To delete a string, clear the end flag and optionally prune nodes.

func (t *Trie) Delete(s string) {
	t.delete(t.root, s, 0)
}

func (t *Trie) delete(n *Node, s string, i int) bool {
	if i == len(s) {
		if !n.end {
			return false
		}
		n.end = false
		return isEmpty(n)
	}

	idx := s[i] - 'a'
	child := n.next[idx]

	if child == nil {
		return false
	}

	shouldDelete := t.delete(child, s, i+1)

	if shouldDelete {
		n.next[idx] = nil
		return !n.end && isEmpty(n)
	}

	return false
}

func isEmpty(n *Node) bool {
	for i := 0; i < 26; i++ {
		if n.next[i] != nil {
			return false
		}
	}
	return true
}

Deletion removes nodes that are no longer needed.

Compressed Trie (Radix Tree)

Instead of one character per edge, store strings on edges.

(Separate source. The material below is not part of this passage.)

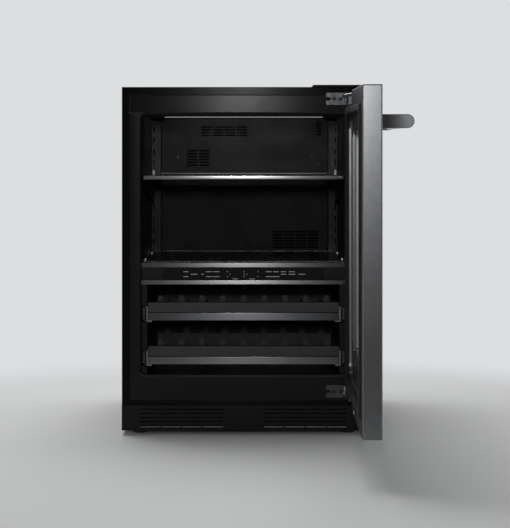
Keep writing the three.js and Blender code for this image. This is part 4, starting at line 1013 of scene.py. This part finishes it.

This reduces height and memory usage when many nodes have a single child.

Example:

"apple"
"app"

can share a single path "app".

Radix trees are more complex but more memory-efficient.

Trie for Integers (Bitwise Trie)

Tries can store integers by bits.

Each level corresponds to a bit position.

Used in problems like:

maximum XOR pair
type BitNode struct {
	next [2]*BitNode
}

Traverse from most significant bit to least significant bit.

Common Pitfalls

Not marking word termination leads to prefix confusion.

Assuming fixed alphabet without validating input can cause index errors.

Using recursion for DFS without considering stack depth for large tries.

Memory usage grows with total inserted characters. Tries are not suitable for very large vocabularies without compression.

Mixing byte-based indexing with Unicode strings produces incorrect results for non-ASCII input.

Design Pattern

Trie operations follow:

  1. Traverse by characters
  2. Create nodes on demand
  3. Use end to mark complete entries
  4. Use DFS for enumeration

The invariant is always that a path from root to a node represents a prefix.

Takeaway

A trie organizes strings by shared prefixes. It provides efficient prefix queries and predictable O(L) operations. Use array-backed nodes for small alphabets and maps for sparse ones. For large datasets, consider compressed tries or alternative structures such as hash tables or suffix arrays.